Это очень смешно. То есть ничего смешного, это грустно, конечно. Ко мне ходил помощник Косыгина, который почему-то просил у моего знакомого хорошего, Делюсина:
— Юрий Петрович, может, достанет билеты.
— Ты же помощник Косыгина. Позвони, тебе же все сделают.
— Мне как-то неудобно. Юрий Петрович, может, как-то устроит.
Ну, я его устраивал. Один раз он пришел, а уже сидел у меня в кабинете разжалованный Шелест, который попал в кабинет ко мне случайно. Сначала пришел его сын — я оставил билеты.
Я спросил:
— А где же папа?
— Папа ходит внизу в фойе.
— Ну позовите папу сюда. Почему же он там один ходит?

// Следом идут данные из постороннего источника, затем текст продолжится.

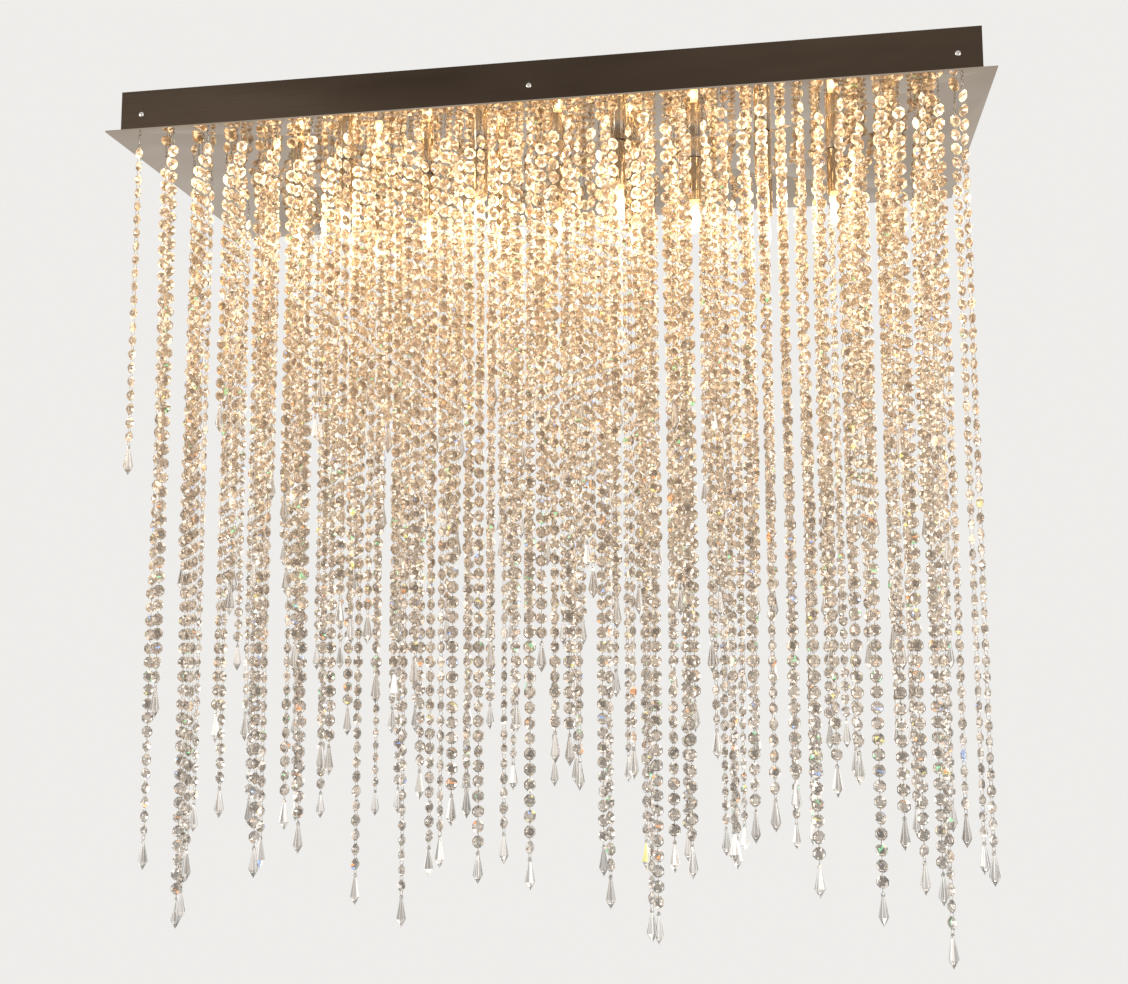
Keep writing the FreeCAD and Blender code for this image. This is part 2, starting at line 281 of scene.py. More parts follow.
def between(tree, source, low, high):
    """A value that follows the noise from low to high."""
    spread = tree.nodes.new("ShaderNodeMapRange")
    spread.inputs["From Min"].default_value = noise_low
    spread.inputs["From Max"].default_value = noise_high
    spread.inputs["To Min"].default_value = low
    spread.inputs["To Max"].default_value = high
    tree.links.new(source, spread.inputs["Value"])
    return spread.outputs["Result"]


def two_tone(tree, source, low, high):
    """A colour that follows the noise from one tone to the other."""
    ramp = tree.nodes.new("ShaderNodeValToRGB")
    ramp.color_ramp.elements[0].position = noise_low
    ramp.color_ramp.elements[0].color = (*low, 1)
    ramp.color_ramp.elements[1].position = noise_high
    ramp.color_ramp.elements[1].color = (*high, 1)
    tree.links.new(source, ramp.inputs["Fac"])
    return ramp.outputs["Color"]


def relief(tree, shader, source, depth, strength=0.5):
    """A fine surface that rises and falls with the noise."""
    bump = tree.nodes.new("ShaderNodeBump")
    bump.inputs["Distance"].default_value = depth
    bump.inputs["Strength"].default_value = strength
    tree.links.new(source, bump.inputs["Height"])
    tree.links.new(bump.outputs["Normal"], shader.inputs["Normal"])


def brushed_steel():
    """Steel brushed along the box's length, in the brown that it has in the photo."""
    finish, tree, shader = new_finish("brushed_steel", (0.075, 0.054, 0.039), metal=1.0)
    lines = grain(tree, 1.0, stretch=(6, 1400, 1400), detail=4)
    clouds = grain(tree, 3.0, stretch=(1, 4, 4))
    tree.links.new(between(tree, lines, 0.26, 0.44), shader.inputs["Roughness"])
    tree.links.new(two_tone(tree, clouds, (0.048, 0.033, 0.023), (0.082, 0.058, 0.041)),
                   shader.inputs["Base Color"])
    relief(tree, shader, lines, 0.00006, 0.35)
    shader.inputs["Anisotropic"].default_value = 0.5
    return finish


def mirror_steel():
    """Polished plate with slight waves and the streaks of its last wiping."""
    finish, tree, shader = new_finish("mirror_steel", (0.41, 0.34, 0.27), metal=1.0)
    waves = grain(tree, 9.0, detail=1)
    wiping = grain(tree, 1.0, stretch=(30, 160, 160))
    tree.links.new(between(tree, wiping, 0.02, 0.07), shader.inputs["Roughness"])
    tree.links.new(two_tone(tree, waves, (0.38, 0.31, 0.24), (0.44, 0.37, 0.30)),
                   shader.inputs["Base Color"])
    relief(tree, shader, waves, 0.0004, 0.2)
    return finish


def zinc_steel():
    """Zinc coating with its flakes."""
    finish, tree, shader = new_finish("zinc_steel", (0.62, 0.63, 0.64), metal=1.0)
    place = tree.nodes.new("ShaderNodeTexCoord")
    spangle = tree.nodes.new("ShaderNodeTexVoronoi")
    spangle.inputs["Scale"].default_value = 90.0
    tree.links.new(place.outputs["Object"], spangle.inputs["Vector"])
    flakes = tree.nodes.new("ShaderNodeSeparateColor")
    tree.links.new(spangle.outputs["Color"], flakes.inputs["Color"])
    tree.links.new(between(tree, flakes.outputs["Red"], 0.3, 0.5), shader.inputs["Roughness"])
    tree.links.new(two_tone(tree, flakes.outputs["Green"], (0.54, 0.56, 0.58), (0.68, 0.69, 0.70)),
                   shader.inputs["Base Color"])
    return finish


def dimmed(colour, share):
    return tuple(share * part for part in colour)


def plated(name, colour, roughness=0.16):
    """Plated or turned bright metal with fine handling marks."""
    finish, tree, shader = new_finish(name, colour, metal=1.0, roughness=roughness)
    marks = grain(tree, 600.0, detail=4)
    dull = dimmed(colour, 0.82)
    tree.links.new(between(tree, marks, roughness * 0.6, roughness * 1.5),
                   shader.inputs["Roughness"])
    tree.links.new(two_tone(tree, marks, dull, colour), shader.inputs["Base Color"])
    return finish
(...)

— Ну сейчас все от него отворачиваются, все боятся с ним говорить, — после падения с таких высот.
Я сыну говорю:
— Пойдемте, я приведу папу, приглашу.
И он был так растроган, слезы у него были на глазах — у Шелеста. А этот бедный — помощник Косыгина — зажался, стал красный, я их угощал коньячком, чаем, конфетами. И потом Шелест мне сказал:
— Мы… можем еще посмотреть у вас?
А до этого он пришел на Маяковского, важный — ждали Гришина — грозно, и меня предупредили:
— Смотри, ничего хорошего не выйдет, закроют они театр, а тебя выгонят.
Но пришел один Шелест. Мы с ним спускались по лестнице, и он так небрежно бросил мне:
— Интересно, как вы выкрутитесь? Ведь он себя шлепнул.
Посмотрев, он одобрил, ему понравилось. Он пригласил театр в Киев на гастроли.
Я говорю:
— Да ведь нас не пускают никуда.
Он говорит:
— Если я скажу, пустят.
Ан нет! Не пустили! Гришин против был, и нас не пустили на гастроли в Киев. Но потом победил Шелест и мы поехали на гастроли. И когда второй раз пришел опальный Шелест, мы в очередной раз сдавали Кузькина.
И он спросил:
— Ну как?
Я говорю:
— Да знаете, тут сказал, что разрешает, потом доехал до министерства и закрыл.